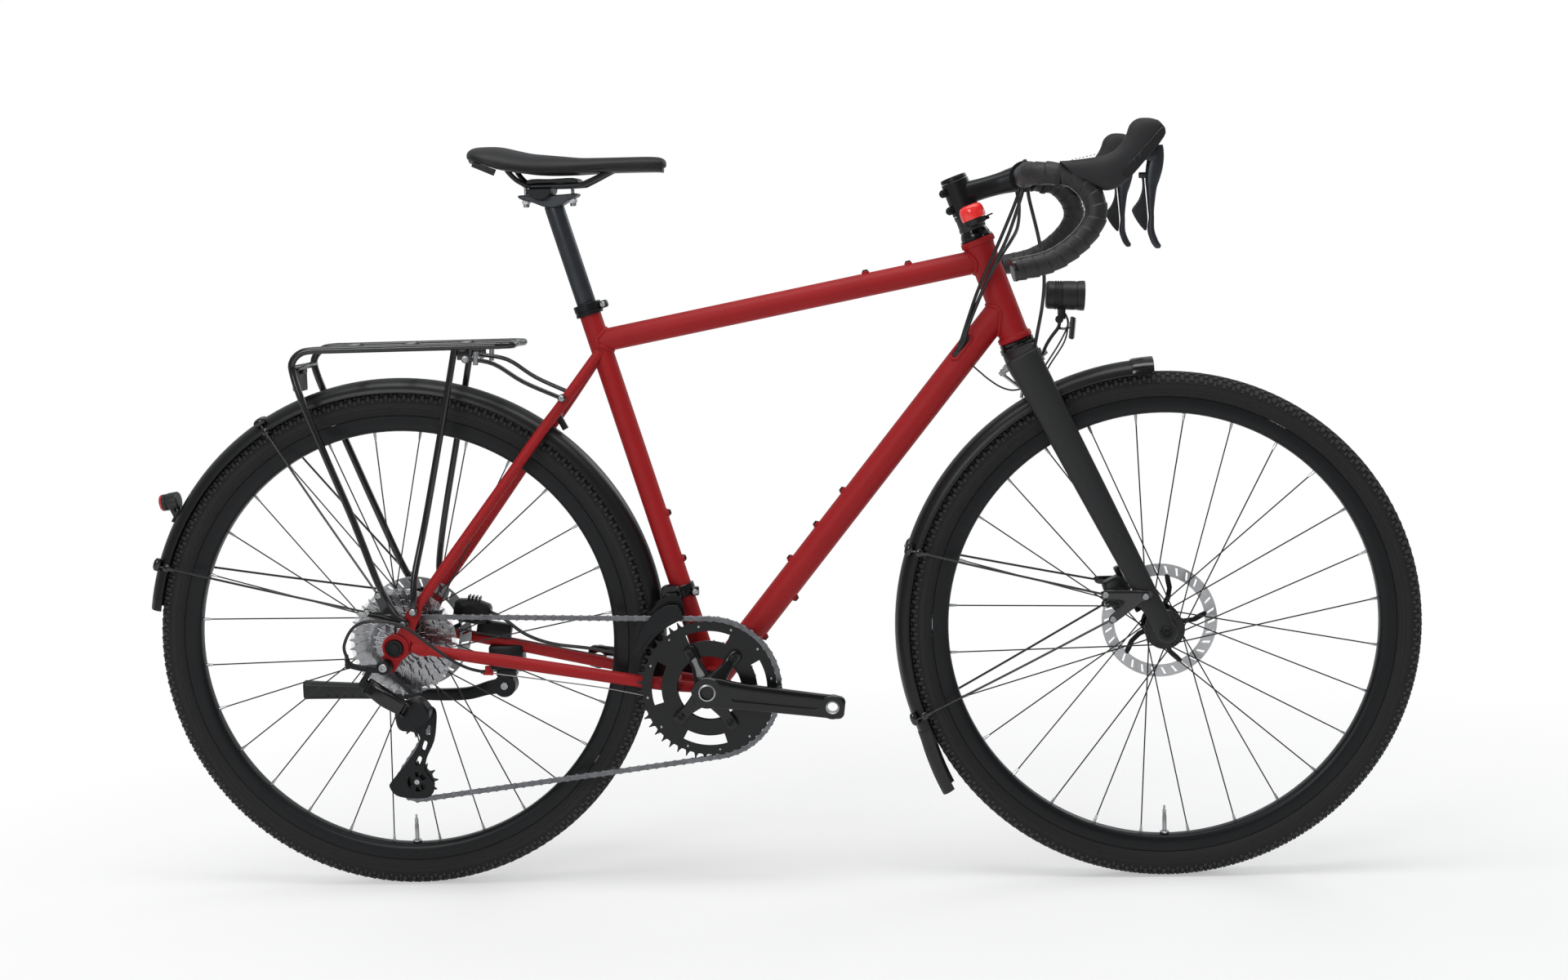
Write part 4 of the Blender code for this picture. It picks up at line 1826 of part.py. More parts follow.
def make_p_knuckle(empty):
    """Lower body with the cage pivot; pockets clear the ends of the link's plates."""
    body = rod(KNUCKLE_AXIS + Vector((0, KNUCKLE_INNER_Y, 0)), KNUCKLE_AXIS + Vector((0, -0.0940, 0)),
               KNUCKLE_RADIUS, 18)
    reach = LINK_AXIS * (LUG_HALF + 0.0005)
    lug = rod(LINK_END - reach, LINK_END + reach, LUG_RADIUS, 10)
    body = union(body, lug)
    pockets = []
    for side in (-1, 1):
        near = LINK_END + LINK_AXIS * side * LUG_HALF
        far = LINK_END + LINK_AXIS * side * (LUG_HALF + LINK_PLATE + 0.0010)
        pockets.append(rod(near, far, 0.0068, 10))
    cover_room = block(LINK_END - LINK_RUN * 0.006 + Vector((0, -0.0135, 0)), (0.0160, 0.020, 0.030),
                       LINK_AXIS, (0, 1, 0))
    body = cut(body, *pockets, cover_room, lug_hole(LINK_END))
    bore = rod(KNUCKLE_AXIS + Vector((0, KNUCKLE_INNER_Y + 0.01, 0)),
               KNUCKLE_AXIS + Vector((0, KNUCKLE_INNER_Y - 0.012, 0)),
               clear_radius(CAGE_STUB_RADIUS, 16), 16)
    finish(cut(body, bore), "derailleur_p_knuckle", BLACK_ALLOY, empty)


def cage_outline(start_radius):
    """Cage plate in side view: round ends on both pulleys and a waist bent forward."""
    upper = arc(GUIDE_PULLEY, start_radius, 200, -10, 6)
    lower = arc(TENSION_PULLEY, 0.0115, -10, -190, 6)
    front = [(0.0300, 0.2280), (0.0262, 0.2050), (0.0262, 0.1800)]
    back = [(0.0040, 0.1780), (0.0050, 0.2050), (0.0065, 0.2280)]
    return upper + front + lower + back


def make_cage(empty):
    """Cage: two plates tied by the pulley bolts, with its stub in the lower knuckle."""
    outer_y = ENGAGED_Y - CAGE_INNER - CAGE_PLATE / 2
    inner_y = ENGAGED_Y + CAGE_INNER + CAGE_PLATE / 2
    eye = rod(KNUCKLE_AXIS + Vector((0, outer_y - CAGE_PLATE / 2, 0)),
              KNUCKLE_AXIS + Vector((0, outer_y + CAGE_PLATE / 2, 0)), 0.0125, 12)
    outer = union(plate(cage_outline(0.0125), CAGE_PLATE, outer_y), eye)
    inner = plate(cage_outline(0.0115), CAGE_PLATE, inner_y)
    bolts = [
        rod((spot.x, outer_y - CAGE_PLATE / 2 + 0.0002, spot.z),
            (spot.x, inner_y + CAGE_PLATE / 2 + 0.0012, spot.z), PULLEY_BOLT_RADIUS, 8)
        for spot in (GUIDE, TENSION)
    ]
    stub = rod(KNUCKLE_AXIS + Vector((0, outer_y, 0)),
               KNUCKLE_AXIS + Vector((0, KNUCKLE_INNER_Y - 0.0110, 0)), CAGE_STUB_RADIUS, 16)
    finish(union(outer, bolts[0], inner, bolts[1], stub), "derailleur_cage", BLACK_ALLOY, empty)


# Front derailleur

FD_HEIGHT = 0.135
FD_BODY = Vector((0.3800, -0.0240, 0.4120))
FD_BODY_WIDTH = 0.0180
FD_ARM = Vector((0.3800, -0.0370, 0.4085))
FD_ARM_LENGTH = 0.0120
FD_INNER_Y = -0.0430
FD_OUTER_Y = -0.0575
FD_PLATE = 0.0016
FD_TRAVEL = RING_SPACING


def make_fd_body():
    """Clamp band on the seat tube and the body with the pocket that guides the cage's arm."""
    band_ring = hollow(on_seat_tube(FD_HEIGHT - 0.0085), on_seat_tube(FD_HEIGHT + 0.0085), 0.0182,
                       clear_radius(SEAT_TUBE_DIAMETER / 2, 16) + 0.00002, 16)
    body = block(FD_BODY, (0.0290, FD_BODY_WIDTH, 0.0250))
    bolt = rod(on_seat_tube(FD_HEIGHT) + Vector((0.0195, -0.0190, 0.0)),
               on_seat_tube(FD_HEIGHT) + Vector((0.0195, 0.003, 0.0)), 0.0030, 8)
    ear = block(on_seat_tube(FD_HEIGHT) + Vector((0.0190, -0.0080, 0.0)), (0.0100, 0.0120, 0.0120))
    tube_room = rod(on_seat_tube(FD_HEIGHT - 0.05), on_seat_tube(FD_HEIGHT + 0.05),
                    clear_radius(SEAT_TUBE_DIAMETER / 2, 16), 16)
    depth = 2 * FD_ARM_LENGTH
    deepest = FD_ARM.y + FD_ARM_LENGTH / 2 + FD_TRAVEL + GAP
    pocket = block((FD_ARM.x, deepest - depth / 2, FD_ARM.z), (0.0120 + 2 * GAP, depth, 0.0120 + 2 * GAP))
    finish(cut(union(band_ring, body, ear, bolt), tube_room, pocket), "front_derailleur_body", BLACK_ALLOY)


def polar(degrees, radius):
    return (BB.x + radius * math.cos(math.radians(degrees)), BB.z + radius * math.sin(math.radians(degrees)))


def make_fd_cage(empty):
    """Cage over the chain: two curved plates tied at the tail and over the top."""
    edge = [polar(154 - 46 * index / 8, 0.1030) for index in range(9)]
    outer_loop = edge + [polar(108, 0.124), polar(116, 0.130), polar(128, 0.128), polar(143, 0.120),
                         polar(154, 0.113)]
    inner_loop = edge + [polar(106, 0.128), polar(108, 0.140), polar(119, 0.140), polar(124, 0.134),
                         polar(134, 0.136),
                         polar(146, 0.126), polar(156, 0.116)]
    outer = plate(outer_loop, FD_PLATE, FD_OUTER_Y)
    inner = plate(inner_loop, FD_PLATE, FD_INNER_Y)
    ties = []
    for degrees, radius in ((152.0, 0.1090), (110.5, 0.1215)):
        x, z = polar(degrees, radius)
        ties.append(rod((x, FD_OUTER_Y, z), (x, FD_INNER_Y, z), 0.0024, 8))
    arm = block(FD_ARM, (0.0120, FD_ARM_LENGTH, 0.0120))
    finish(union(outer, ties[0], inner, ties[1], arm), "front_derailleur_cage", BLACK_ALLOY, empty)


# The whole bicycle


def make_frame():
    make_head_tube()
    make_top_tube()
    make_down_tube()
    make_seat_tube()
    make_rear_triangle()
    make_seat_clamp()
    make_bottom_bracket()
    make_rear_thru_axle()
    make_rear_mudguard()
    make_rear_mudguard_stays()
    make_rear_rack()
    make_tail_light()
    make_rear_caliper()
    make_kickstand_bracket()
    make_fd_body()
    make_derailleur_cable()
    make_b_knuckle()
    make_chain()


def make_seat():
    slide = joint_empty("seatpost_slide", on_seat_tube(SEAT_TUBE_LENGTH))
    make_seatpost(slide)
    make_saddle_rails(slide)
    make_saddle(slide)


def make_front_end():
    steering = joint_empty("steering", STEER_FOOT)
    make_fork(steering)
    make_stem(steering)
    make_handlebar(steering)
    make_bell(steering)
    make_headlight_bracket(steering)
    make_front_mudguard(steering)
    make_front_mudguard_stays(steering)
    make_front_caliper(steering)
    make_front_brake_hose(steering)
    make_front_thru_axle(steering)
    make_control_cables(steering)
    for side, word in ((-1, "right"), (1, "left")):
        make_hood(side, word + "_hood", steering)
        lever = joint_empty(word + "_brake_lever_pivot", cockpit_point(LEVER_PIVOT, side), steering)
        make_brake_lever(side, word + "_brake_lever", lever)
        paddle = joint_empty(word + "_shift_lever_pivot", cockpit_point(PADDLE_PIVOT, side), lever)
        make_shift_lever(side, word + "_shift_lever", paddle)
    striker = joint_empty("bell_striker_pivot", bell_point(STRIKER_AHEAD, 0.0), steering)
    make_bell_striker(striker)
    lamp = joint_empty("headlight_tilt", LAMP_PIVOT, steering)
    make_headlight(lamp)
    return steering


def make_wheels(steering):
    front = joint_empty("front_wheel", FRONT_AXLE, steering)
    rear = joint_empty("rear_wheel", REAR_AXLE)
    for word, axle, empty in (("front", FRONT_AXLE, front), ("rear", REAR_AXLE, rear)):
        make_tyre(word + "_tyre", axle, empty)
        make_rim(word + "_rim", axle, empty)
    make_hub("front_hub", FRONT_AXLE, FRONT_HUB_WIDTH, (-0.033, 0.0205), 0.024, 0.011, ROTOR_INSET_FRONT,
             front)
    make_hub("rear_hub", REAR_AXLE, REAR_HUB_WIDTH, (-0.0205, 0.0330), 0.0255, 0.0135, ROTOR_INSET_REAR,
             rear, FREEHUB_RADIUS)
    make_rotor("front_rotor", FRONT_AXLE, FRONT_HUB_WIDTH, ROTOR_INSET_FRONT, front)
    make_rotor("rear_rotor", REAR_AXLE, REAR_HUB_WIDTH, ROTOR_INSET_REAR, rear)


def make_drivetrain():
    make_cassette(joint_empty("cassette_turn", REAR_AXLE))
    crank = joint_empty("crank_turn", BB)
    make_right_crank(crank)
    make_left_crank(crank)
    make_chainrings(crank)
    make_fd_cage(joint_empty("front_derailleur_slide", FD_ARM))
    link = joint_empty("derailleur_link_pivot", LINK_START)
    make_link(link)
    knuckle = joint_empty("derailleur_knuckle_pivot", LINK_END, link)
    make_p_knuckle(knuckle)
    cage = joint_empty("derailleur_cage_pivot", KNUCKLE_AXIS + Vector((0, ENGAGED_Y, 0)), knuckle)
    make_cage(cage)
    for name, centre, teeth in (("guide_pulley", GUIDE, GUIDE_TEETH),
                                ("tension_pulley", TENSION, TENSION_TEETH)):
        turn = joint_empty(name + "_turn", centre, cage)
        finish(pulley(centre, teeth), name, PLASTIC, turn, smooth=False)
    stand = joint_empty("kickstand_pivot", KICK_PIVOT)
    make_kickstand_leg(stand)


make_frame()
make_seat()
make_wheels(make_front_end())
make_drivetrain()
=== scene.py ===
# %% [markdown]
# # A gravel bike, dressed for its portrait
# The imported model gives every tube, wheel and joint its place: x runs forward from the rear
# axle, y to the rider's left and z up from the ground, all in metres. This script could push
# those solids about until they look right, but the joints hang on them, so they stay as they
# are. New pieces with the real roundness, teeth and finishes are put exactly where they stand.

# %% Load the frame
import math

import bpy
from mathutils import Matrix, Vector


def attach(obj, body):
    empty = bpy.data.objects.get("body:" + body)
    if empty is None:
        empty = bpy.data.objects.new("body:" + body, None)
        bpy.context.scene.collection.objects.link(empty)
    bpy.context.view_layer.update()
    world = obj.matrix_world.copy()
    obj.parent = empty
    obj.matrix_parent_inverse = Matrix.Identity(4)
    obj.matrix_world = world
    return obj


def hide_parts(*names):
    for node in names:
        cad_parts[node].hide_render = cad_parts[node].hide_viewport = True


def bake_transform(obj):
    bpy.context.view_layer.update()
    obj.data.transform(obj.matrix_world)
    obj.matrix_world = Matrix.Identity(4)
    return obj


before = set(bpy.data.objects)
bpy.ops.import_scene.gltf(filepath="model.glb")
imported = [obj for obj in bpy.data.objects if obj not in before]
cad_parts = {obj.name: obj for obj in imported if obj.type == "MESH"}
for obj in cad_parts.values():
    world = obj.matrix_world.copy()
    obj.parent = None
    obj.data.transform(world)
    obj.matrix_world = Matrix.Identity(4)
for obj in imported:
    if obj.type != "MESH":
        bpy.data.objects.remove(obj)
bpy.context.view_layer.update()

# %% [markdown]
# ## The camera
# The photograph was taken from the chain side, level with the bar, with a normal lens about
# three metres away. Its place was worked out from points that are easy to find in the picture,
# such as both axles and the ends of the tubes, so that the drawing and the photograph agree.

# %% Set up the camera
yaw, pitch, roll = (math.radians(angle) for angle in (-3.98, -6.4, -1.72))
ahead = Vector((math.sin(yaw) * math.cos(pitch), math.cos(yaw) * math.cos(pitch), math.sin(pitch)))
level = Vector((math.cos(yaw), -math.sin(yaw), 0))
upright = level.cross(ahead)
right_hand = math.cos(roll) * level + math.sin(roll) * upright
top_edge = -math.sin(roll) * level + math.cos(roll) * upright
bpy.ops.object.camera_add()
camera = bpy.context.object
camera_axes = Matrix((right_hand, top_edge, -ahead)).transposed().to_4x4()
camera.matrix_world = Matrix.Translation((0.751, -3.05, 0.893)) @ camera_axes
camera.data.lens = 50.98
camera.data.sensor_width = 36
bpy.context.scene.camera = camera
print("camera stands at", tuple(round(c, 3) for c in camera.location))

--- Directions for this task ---
Retype, word for word, every line from the line with "obj.parent = None" to the line with "# such as both", inclusive. Add nothing.

--- Response to the exercise ---
    obj.parent = None
    obj.data.transform(world)
    obj.matrix_world = Matrix.Identity(4)
for obj in imported:
    if obj.type != "MESH":
        bpy.data.objects.remove(obj)
bpy.context.view_layer.update()

# %% [markdown]
# ## The camera
# The photograph was taken from the chain side, level with the bar, with a normal lens about
# three metres away. Its place was worked out from points that are easy to find in the picture,
# such as both axles and the ends of the tubes, so that the drawing and the photograph agree.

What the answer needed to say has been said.